Fig 6. The DSI data all demonstrate means very near zero and standard deviations suggesting that they were constructed using an algorithm based on the normal distribution.

SelectKBest performed very well on this dataset, with each sample identifying 17 of 20 important features. Select from Model also found 17 of the 20 features in each sample, but returned over 270 features out of the original 1000. Importantly, while some features appear in all of the samples, other features are present in only 1 or 2--this varies both between samples with the sample selection model and between models. Again, while these methods do fairly well at identifying relevant features, it is important to leverage domain knowledge to ensure the best results.

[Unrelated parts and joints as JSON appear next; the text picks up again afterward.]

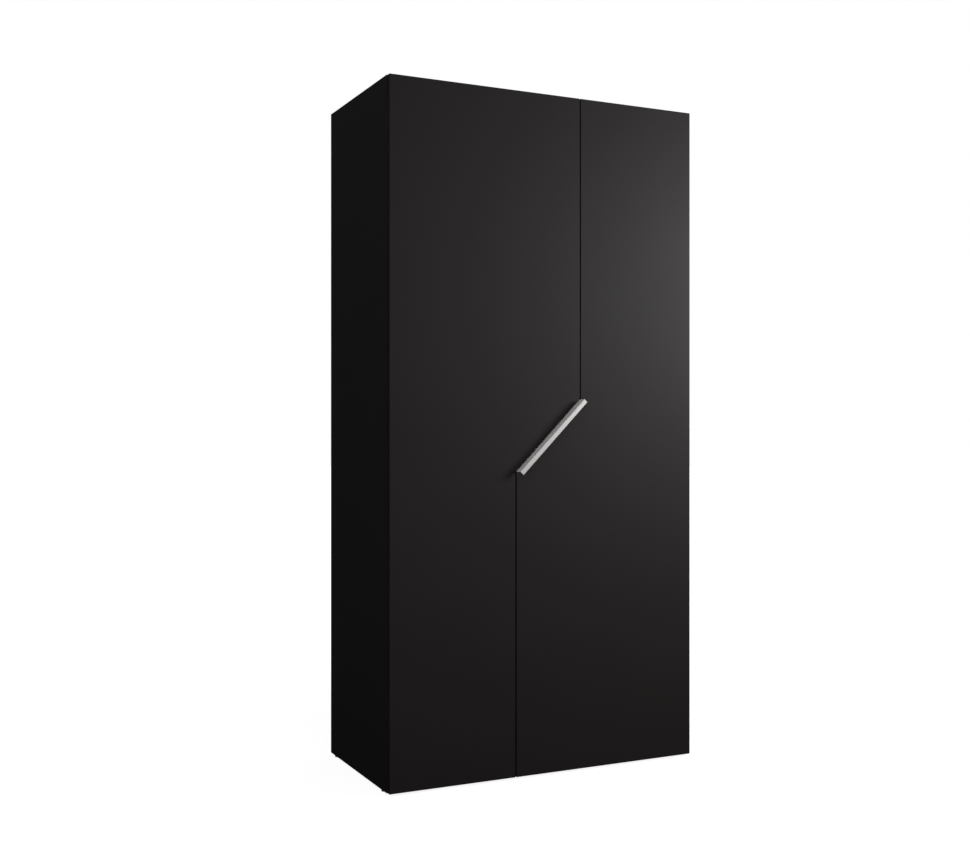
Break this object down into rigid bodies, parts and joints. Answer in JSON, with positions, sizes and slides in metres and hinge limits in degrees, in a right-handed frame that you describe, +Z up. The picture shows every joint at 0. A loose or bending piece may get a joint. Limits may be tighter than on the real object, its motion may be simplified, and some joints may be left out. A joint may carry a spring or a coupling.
{
  "type": "two-door wardrobe",
  "caption": "Tall black wardrobe whose two hinged doors meet on a stepped, diagonal split with one aluminium edge grip.",
  "frame": {"origin": "on the floor, under the middle of the whole object's box", "axes": "+Z up, the doors face -Y, +X to the right of someone facing the doors"},
  "size_m": [1, 0.532, 2],
  "materials": {
    "carcass_board": "matte black laminate on particle board",
    "door_board": "matte black laminate on particle board, fine grained",
    "hardboard": "thin painted hardboard",
    "aluminium": "satin anodised, brushed along its length",
    "zinc_steel": "zinc plated screws",
    "hinge_steel": "nickel plated pressings",
    "rail_chrome": "bright chrome plate",
    "black_plastic": "moulded black plastic"
  },
  "bodies": {
    "carcass": {"left_side_panel": "carcass_board", "right_side_panel": "carcass_board", "top_panel": "carcass_board", "bottom_panel": "carcass_board", "front_plinth": "carcass_board", "rear_plinth": "carcass_board", "hat_shelf": "carcass_board", "centre_divider": "carcass_board", "shelf_1": "carcass_board", "shelf_2": "carcass_board", "shelf_3": "carcass_board", "shelf_4": "carcass_board", "back_panel_left": "hardboard", "back_panel_right": "hardboard", "back_joint_strip": "black_plastic", "glide_front_left": "black_plastic", "glide_front_right": "black_plastic", "glide_rear_left": "black_plastic", "glide_rear_right": "black_plastic", "clothes_rail": "rail_chrome", "rail_socket_left": "rail_chrome", "rail_socket_right": "rail_chrome", "left_hinge_arm_1": "hinge_steel", "left_hinge_arm_2": "hinge_steel", "left_hinge_arm_3": "hinge_steel", "left_hinge_arm_4": "hinge_steel", "left_hinge_plate_1": "hinge_steel", "left_hinge_plate_2": "hinge_steel", "left_hinge_plate_3": "hinge_steel", "left_hinge_plate_4": "hinge_steel", "right_hinge_arm_1": "hinge_steel", "right_hinge_arm_2": "hinge_steel", "right_hinge_arm_3": "hinge_steel", "right_hinge_arm_4": "hinge_steel", "right_hinge_plate_1": "hinge_steel", "right_hinge_plate_2": "hinge_steel", "right_hinge_plate_3": "hinge_steel", "right_hinge_plate_4": "hinge_steel"},
    "left_door": {"left_door": "door_board", "left_hinge_cup_1": "hinge_steel", "left_hinge_cup_2": "hinge_steel", "left_hinge_cup_3": "hinge_steel", "left_hinge_cup_4": "hinge_steel", "left_hinge_pin_1": "hinge_steel", "left_hinge_pin_2": "hinge_steel", "left_hinge_pin_3": "hinge_steel", "left_hinge_pin_4": "hinge_steel"},
    "right_door": {"right_door": "door_board", "grip_profile": "aluminium", "grip_screw_1": "zinc_steel", "grip_screw_2": "zinc_steel", "grip_screw_3": "zinc_steel", "right_hinge_cup_1": "hinge_steel", "right_hinge_cup_2": "hinge_steel", "right_hinge_cup_3": "hinge_steel", "right_hinge_cup_4": "hinge_steel", "right_hinge_pin_1": "hinge_steel", "right_hinge_pin_2": "hinge_steel", "right_hinge_pin_3": "hinge_steel", "right_hinge_pin_4": "hinge_steel"}
  },
  "joints": [
    {"name": "left_door_hinge", "type": "hinge", "parent": "carcass", "child": "left_door", "pos_m": [-0.4915, -0.2325, 1], "axis": [0, 0, -1], "range_deg": [0, 95]},
    {"name": "right_door_hinge", "type": "hinge", "parent": "carcass", "child": "right_door", "pos_m": [0.4915, -0.2325, 1], "axis": [0, 0, 1], "range_deg": [0, 95]}
  ]
}
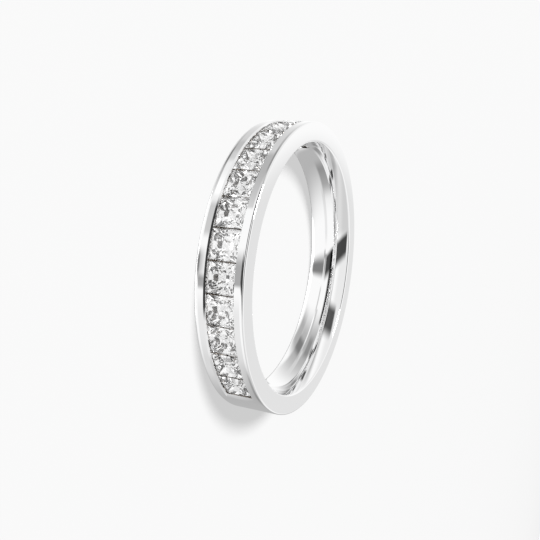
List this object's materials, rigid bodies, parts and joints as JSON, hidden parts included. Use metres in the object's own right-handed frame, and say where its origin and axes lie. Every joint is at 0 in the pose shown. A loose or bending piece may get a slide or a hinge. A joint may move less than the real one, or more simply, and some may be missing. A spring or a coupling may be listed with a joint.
{
  "type": "channel set ring",
  "caption": "Finger ring with a half row of square princess cut stones held in a channel between two polished rails, comfort domed inside.",
  "frame": {"origin": "centre of the ring in the plane of its lower rim, on which it lies", "axes": "+Z along the finger's axis, up as the ring lies on its side; -Y towards the middle of the row of stones"},
  "size_m": [0.0208, 0.0208, 0.0033],
  "materials": {
    "polished_metal": "mirror polished white gold with rhodium",
    "stone": "clear faceted diamond"
  },
  "bodies": {
    "root": {"band": "polished_metal", "stone_01": "stone", "stone_02": "stone", "stone_03": "stone", "stone_04": "stone", "stone_05": "stone", "stone_06": "stone", "stone_07": "stone", "stone_08": "stone", "stone_09": "stone", "stone_10": "stone", "stone_11": "stone", "stone_12": "stone", "stone_13": "stone"}
  },
  "joints": []
}
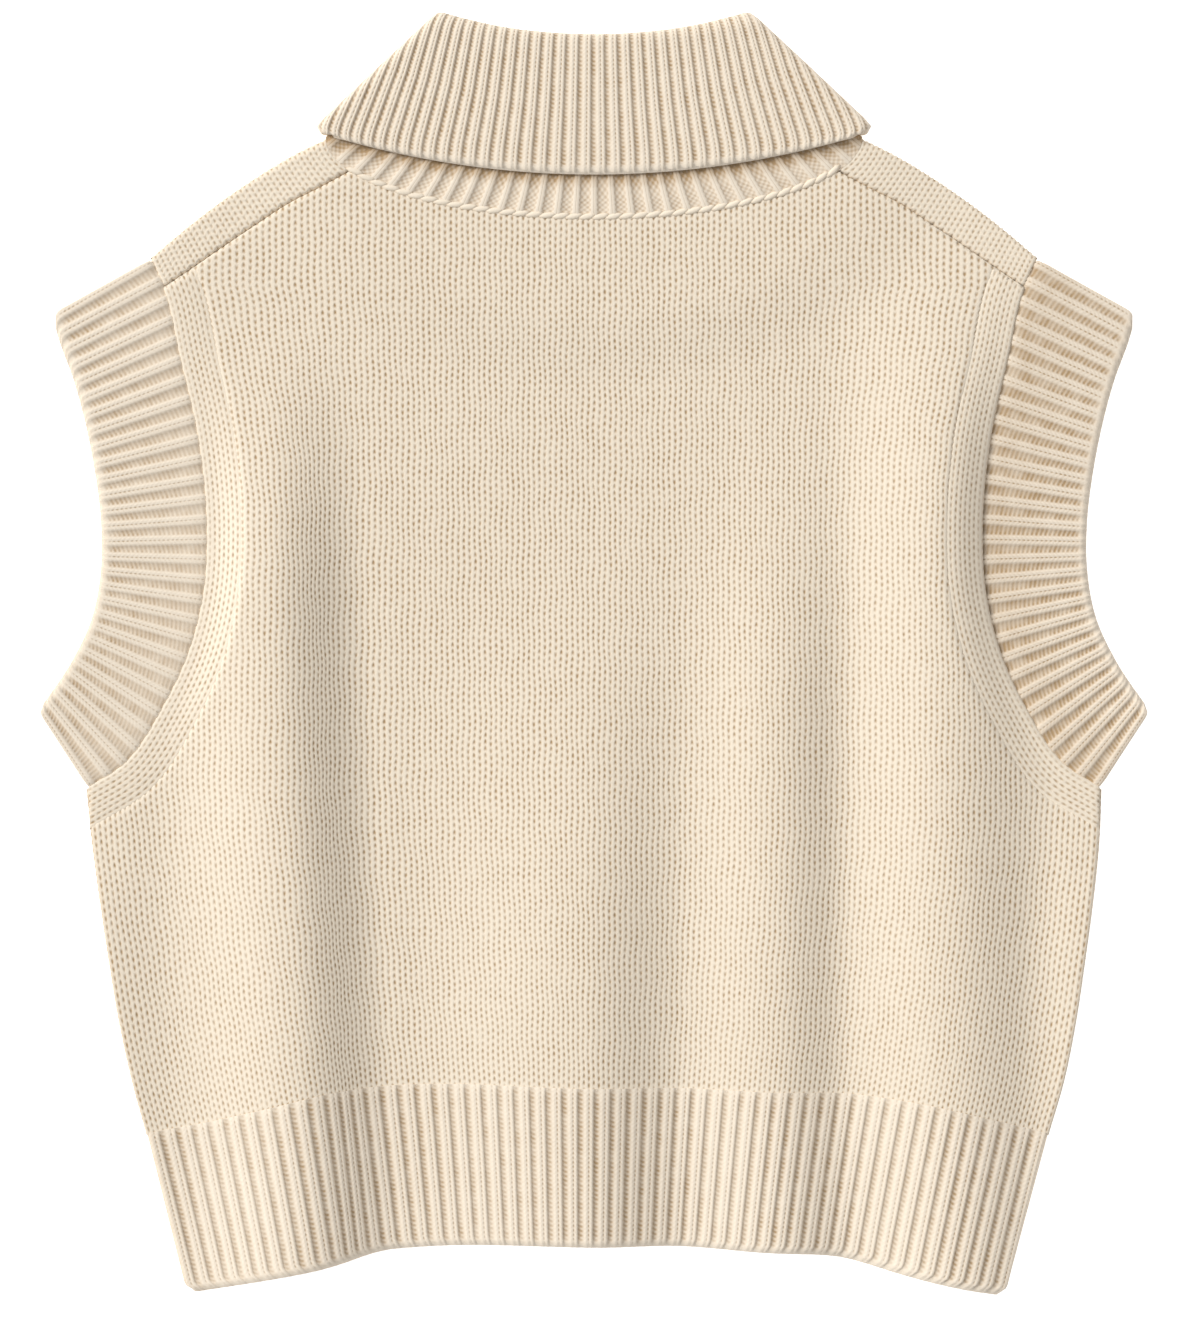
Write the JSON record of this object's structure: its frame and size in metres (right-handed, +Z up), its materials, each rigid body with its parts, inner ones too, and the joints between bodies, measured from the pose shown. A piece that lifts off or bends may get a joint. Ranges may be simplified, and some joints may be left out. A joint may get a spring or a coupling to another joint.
{
  "type": "sweater vest",
  "caption": "Sleeveless knitted pullover laid flat with its back up: plain-knit body, wide turned-down rib collar, rib armhole bands and rib hem.",
  "frame": {"origin": "centre of the laid garment's box, on the surface that it lies on", "axes": "+Y towards the collar, +X to the right as seen from above, +Z up from the surface"},
  "size_m": [0.556, 0.6379, 0.0176],
  "materials": {
    "plain_knit": "soft matt wool yarn, plain knit",
    "rib_knit": "soft matt wool yarn, rib knit"
  },
  "bodies": {
    "root": {"back_panel": "plain_knit", "front_panel": "plain_knit", "collar": "rib_knit", "left_armhole_rib": "rib_knit", "right_armhole_rib": "rib_knit", "hem_rib_back": "rib_knit", "hem_rib_front": "rib_knit"}
  },
  "joints": []
}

All samples of the data were passed through a similar processing pipeline to that used with UCI, which included scaling and principal component analysis with 5 fold cross validation.

Testing Models Scores

Logistic regression performed above benchmark after the feature selection and PCA, but, as expected, is not a good model for this data.

While DTC improved over the benchmark, it performs rather poorly on this data, and will not be further investigated.

KNC shows the greatest improvement from the benchmark, and again scores nearly equally to SVC.

SVC shows some of the highest scores overall. However, because of the size of the dataset, SVC is not the best choice to process the full dataset because of the computation time associated with fitting the model.

I chose to do an additional cross-validated grid search on the full DSI dataset to find the best number of neighbors to use for KNC. Based on the previous results from the samples and the UCI data, I felt this was the only hyperparameter that was likely to need to be further tuned. This model performed with 86.3% accuracy.